Sottolineare questo aspetto primario è fondamentale perché ci possono essere quindicenni che usano “femminista” come insulto e che inneggiano al duce, come i ragazzi che hanno tentato di interrompere il laboratorio, o perché ci sono persone che di nascosto, tra un giorno di autogestione e l’altro, deturpano con delle svastiche il viso di Franca Rame. Ribadire quindi che un laboratorio sulle questioni di genere significa anche non concedere spazio ai fascismi è un dovere.

Essere andate in queste scuole per noi ha significato molto: ci siamo messe in gioco, abbiamo accolto stimoli e dubbi, abbiamo empatizzato attraverso ogni vissuto/storia e abbiamo avuto la fortuna di sentire ogni volta una meravigliosa energia corale impetuosa.

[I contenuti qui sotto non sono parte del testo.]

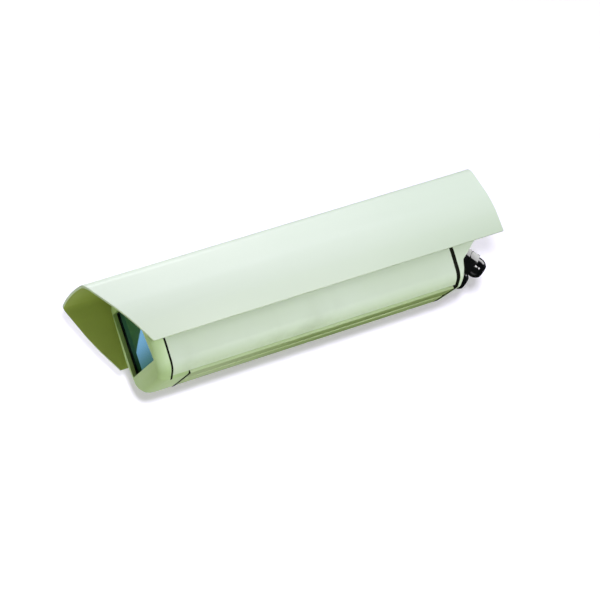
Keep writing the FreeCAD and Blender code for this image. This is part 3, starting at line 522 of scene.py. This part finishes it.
# Each corner's reach and steps of rounding
SHIELD_ROUNDINGS = ((CROWN, 33.08, 16), (SHOULDER, 7.995, 14), (WING, 16.04, 12))
SHIELD_REAR_Y, SHIELD_START_Y = 225.6, -275.0
RAKE_DEGREES = 28.75
RAKE_FOOT = (0.0, -205.7, WING_FOOT[1])
SPLITS_Y = (-60.0, 60.0)     # extra rings across the sheet, so that no face runs its whole length
SHEET_THICKNESS = 3.0
SHIELD_EDGE_WIDTH, SHIELD_SHARP_DEGREES = 0.7, 38.0
ROOF_Z = 126.0
FIXINGS_Y = (-120.0, 15.0, 150.0)
# The hole's middle and the sink's foot are this far below the roof
HOLE_RADIUS, HOLE_DEPTH, HOLE_MIDDLE = 2.7, 6.0, 5.0
SINK_RADIUS, SINK_DEPTH, SINK_FOOT = 5.6, 2.9, 2.7
ROUND_VERTICES = 48


def along(corner):
    """Test for the edges that run along the body at this corner of the section."""
    return lambda *ends: all(abs(abs(end.x) - corner[0]) < NEAR
                             and abs(end.z - corner[1]) < NEAR for end in ends)


def countersink(y):
    """Cutter in one piece for one countersunk hole in the roof."""
    bpy.ops.object.select_all(action="DESELECT")
    bpy.ops.mesh.primitive_cone_add(
        vertices=ROUND_VERTICES, radius1=HOLE_RADIUS / PER_METRE,
        radius2=SINK_RADIUS / PER_METRE, depth=SINK_DEPTH / PER_METRE,
        location=mm(0.0, y, ROOF_Z - SINK_FOOT + SINK_DEPTH / 2))
    cone = bpy.context.object
    bpy.ops.mesh.primitive_cylinder_add(
        vertices=ROUND_VERTICES, radius=HOLE_RADIUS / PER_METRE, depth=HOLE_DEPTH / PER_METRE,
        location=mm(0.0, y, ROOF_Z - HOLE_MIDDLE))
    drill = bpy.context.object
    settle(cone)
    settle(drill)
    combine(cone, drill, "UNION")
    return cone


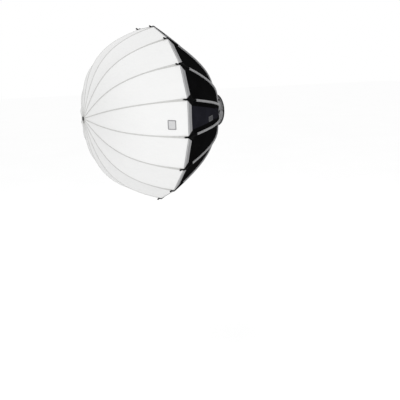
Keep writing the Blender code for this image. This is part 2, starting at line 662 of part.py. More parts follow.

Soprattutto abbiamo riscontrato che le studentesse e gli studenti hanno davvero voglia di raccontarsi e confrontarsi. Durante l’attività, infatti, il dialogo a coppie iniziale introduce in un secondo momento una discussione collettiva, facilitando il confronto tra pari.
Attraverso queste due fasi, attraverso il confronto con l’altro, chi partecipa si sente meno sola/o, si rende conto che i dubbi o problemi che sorgono individualmente riguardano tante e tanti. Questo innesca un meccanismo virtuoso di empatia che è alla base della comprensione e accoglienza verso chi reputiamo diverso. Grazie alla pratica tutta femminista del “partire da sè” abbiamo costruito un rapporto paritario tra noi, le studentesse e gli studenti, generando un clima positivo che ha favorito una “messa a nudo”, una condivisione dei vissuti che ha riempito le aule di forti emozioni.
La partecipazione mista, inoltre, ha permesso di interfacciarci con diversi punti di vista e ci ha portate e portati ad approfondire diversi temi come la profondità sistemica della violenza maschile o il vasto mondo della sessualità: dalle esperienze personali (“quando è giusto fare sesso per la prima volta?”) alla varietà degli orientamenti sessuali, dal significato di consenso alla masturbazione femminile. La voglia delle ragazze e dei ragazzi di conoscere, imparare e comprendere questi temi sconfinati è stata insaziabile e spesso non è bastato il tempo che avevamo a disposizione.

Certamente abbiamo constatato che esiste confusione su molti temi, ma allo stesso tempo abbiamo potuto riscontrare una maggiore consapevolezza negli studenti e nelle studentesse sui ruoli che il nostro genere ci impone.
Una consapevolezza che, invece, spesso manca a molti genitori e insegnanti, i quali ripresentano le stesse dinamiche che con fatica figli/alunni cercano di decostruire.

Forse sarebbe il caso che la Scuola facesse di più, creando percorsi educativi permanenti e strutturati tanto per gli studenti quanto per insegnati e genitori. L’educazione infatti ha una grossa responsabilità per un vero cambiamento.
Contente dell’ottima riuscita di tutte le “Sveltine”, siamo consapevoli che la strada è ancora lunga ma non abbiamo intenzione di fermarci. Saremo in ogni scuola e in ogni piazza a ribadire che per cambiare il mondo dobbiamo cambiare il modo in cui ci relazioniamo: la rivoluzione è transfemminista o non sarà.